Impact Across Asset Classes

Stocks face a dual threat: rising input costs compress corporate profit margins while higher rate expectations discount future earnings. Sector-specific impacts are stark energy companies benefit from elevated oil prices, but manufacturing, retail, and consumer discretionary sectors face margin compression from wholesale cost increases. The PPI data reinforces the inflationary narrative that makes growth stocks vulnerable to further de-rating. Forex markets have seen the U.S. dollar strengthen as rate-hike expectations attract capital inflows. The DXY hit a two-month high near 99 before softening into the weekend on Iran deal hopes. EUR/USD and GBP/USD face downside pressure as the rate differential favors the greenback. Gold initially dropped to $4,046 on Thursday following the PPI release before staging a remarkable $140 intraday recovery. The paradox is clear: PPI should hurt gold by supporting rate hikes, but the inflationary impulse simultaneously bolsters gold's long-term safe-haven appeal.

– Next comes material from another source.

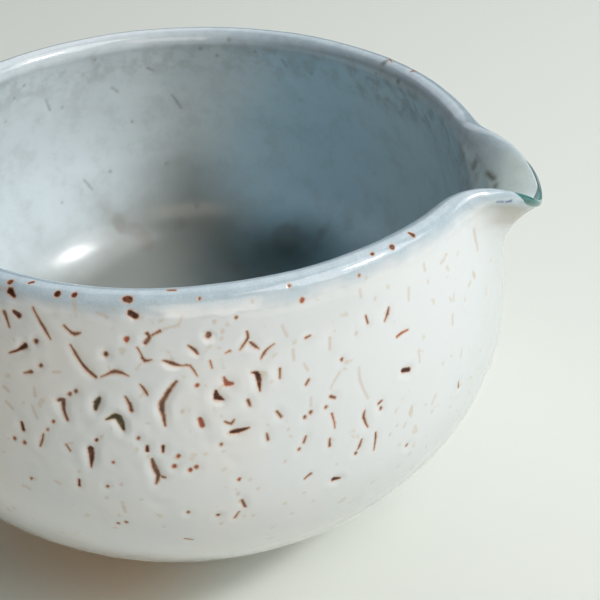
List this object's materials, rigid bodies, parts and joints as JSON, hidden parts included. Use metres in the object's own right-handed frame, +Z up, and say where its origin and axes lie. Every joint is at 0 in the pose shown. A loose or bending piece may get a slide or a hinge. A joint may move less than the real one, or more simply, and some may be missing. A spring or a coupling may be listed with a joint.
{
  "type": "tea pitcher",
  "caption": "Round, handleless stoneware tea pitcher with a crawled white glaze, a pulled pouring lip and a turned foot ring, for cooling and sharing tea.",
  "frame": {"origin": "middle of the pitcher's bounding box, on the table under the foot ring", "axes": "+Z up out of the mouth, +X the way the lip pours"},
  "size_m": [0.1136, 0.1106, 0.0667],
  "materials": {
    "bare_clay": "unglazed iron-bearing stoneware, fired matt brown",
    "white_glaze": "thick glossy white glaze that crawled into slits, pits and hooks with brown clay showing in them",
    "inner_glaze": "the same glaze, thinner and bluer, glossy",
    "rim_glaze": "glossy blue-grey where the glaze runs thin over the rim, speckled with brown",
    "green_glass": "wet-looking green glass that pooled on the edge of the lip"
  },
  "bodies": {
    "root": {"clay_body": "bare_clay", "foot_ring": "bare_clay", "outer_glaze": "white_glaze", "rim_glaze": "rim_glaze", "inner_glaze": "inner_glaze", "lip_bead": "green_glass"}
  },
  "joints": []
}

WisdomTree argues that if the Fed holds steady while inflation rises, real rates decline a condition that historically favors gold. Commodities are split: energy benefits directly from the conflict-driven supply shock, while industrial metals face demand uncertainty from tighter monetary policy.

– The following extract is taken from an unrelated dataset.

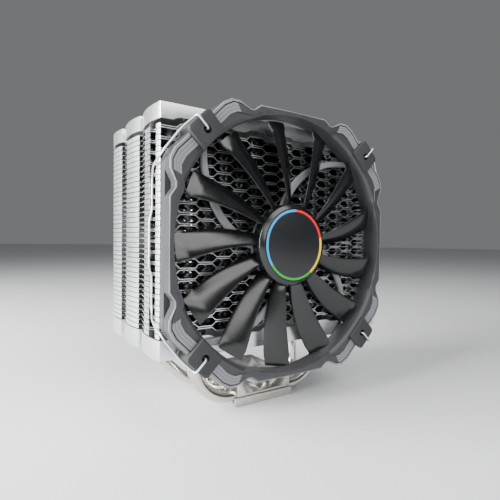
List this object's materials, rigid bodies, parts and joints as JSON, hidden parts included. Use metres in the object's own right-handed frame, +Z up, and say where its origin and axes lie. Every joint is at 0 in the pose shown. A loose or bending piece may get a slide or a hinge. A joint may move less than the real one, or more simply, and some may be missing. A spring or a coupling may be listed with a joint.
{
  "type": "cpu tower cooler",
  "caption": "Tower heat sink of stacked fins on bent heat pipes and a contact base, with a slim axial fan held in front of the stack by wire clips.",
  "frame": {"origin": "centre of the cold plate's contact face, the flat face that sits on the processor", "axes": "+Z up, away from the processor, along the heat pipes' risers; -Y is the fan's side, and the air flows towards +Y; +X is to the right as seen from the fan's side"},
  "size_m": [0.1444, 0.0998, 0.1613],
  "materials": {
    "frame_plastic": "moulded, dark grey, satin",
    "blade_plastic": "moulded, near black, semi-gloss",
    "pad_rubber": "moulded soft rubber, black",
    "badge_print": "printed film with a ring in four colours",
    "fin_aluminium": "stamped sheet, bright",
    "cap_aluminium": "stamped sheet, brushed",
    "nickel_plate": "nickel plated copper, bright",
    "spring_steel": "drawn spring wire",
    "magnet_ferrite": "sintered ferrite",
    "motor_windings": "enamelled copper wire on laminated poles",
    "board_laminate": "solder mask on glass laminate",
    "bearing_brass": "turned"
  },
  "bodies": {
    "heatsink": {"cold_plate": "nickel_plate", "base_block": "nickel_plate", "heat_pipe_1": "nickel_plate", "heat_pipe_2": "nickel_plate", "heat_pipe_3": "nickel_plate", "heat_pipe_4": "nickel_plate", "bottom_cap": "cap_aluminium", "fin_01": "fin_aluminium", "fin_02": "fin_aluminium", "fin_03": "fin_aluminium", "fin_04": "fin_aluminium", "fin_05": "fin_aluminium", "fin_06": "fin_aluminium", "fin_07": "fin_aluminium", "fin_08": "fin_aluminium", "fin_09": "fin_aluminium", "fin_10": "fin_aluminium", "fin_11": "fin_aluminium", "fin_12": "fin_aluminium", "fin_13": "fin_aluminium", "fin_14": "fin_aluminium", "fin_15": "fin_aluminium", "fin_16": "fin_aluminium", "fin_17": "fin_aluminium", "fin_18": "fin_aluminium", "fin_19": "fin_aluminium", "fin_20": "fin_aluminium", "fin_21": "fin_aluminium", "fin_22": "fin_aluminium", "fin_23": "fin_aluminium", "fin_24": "fin_aluminium", "fin_25": "fin_aluminium", "fin_26": "fin_aluminium", "fin_27": "fin_aluminium", "fin_28": "fin_aluminium", "fin_29": "fin_aluminium", "fin_30": "fin_aluminium", "fin_31": "fin_aluminium", "fin_32": "fin_aluminium", "fin_33": "fin_aluminium", "fin_34": "fin_aluminium", "fin_35": "fin_aluminium", "fin_36": "fin_aluminium", "fin_37": "fin_aluminium", "fin_38": "fin_aluminium", "top_cap": "cap_aluminium", "fan_frame": "frame_plastic", "corner_pad_top_right": "pad_rubber", "corner_pad_bottom_right": "pad_rubber", "corner_pad_bottom_left": "pad_rubber", "corner_pad_top_left": "pad_rubber", "motor_stator": "motor_windings", "motor_board": "board_laminate", "bearing_sleeve": "bearing_brass"},
    "rotor": {"fan_rotor": "blade_plastic", "hub_badge": "badge_print", "rotor_shaft": "spring_steel", "magnet_ring": "magnet_ferrite"},
    "clip_left": {"fan_clip_left": "spring_steel"},
    "clip_right": {"fan_clip_right": "spring_steel"}
  },
  "joints": [
    {"name": "fan_spin", "type": "hinge", "parent": "heatsink", "child": "rotor", "pos_m": [0, -0.041, 0.0915], "axis": [0, -1, 0], "continuous": true},
    {"name": "clip_left_swing", "type": "hinge", "parent": "heatsink", "child": "clip_left", "pos_m": [-0.0525, -0.049, 0.0915], "axis": [0, 0, 1], "range_deg": [0, 20]},
    {"name": "clip_right_swing", "type": "hinge", "parent": "heatsink", "child": "clip_right", "pos_m": [0.0525, -0.049, 0.0915], "axis": [0, 0, -1], "range_deg": [0, 20]}
  ]
}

Economic Outlook and Market Predictions

The economy is entering a challenging phase where inflation acceleration and potential rate hikes coincide with geopolitical risk. PCE is projected at 4.0% annualized through May, well above the Fed's 2% target. The PPI-to-CPI gap suggests consumer inflation will continue climbing in coming months as wholesale costs pass through. Markets should expect continued volatility across all asset classes, with a defensive tilt favored until the inflation trajectory shows clear signs of reversal. The base case is: the Fed holds in June, hikes by Q4 if PCE stays above 4%, and gold ultimately benefits from the inflationary environment despite near-term rate headwinds.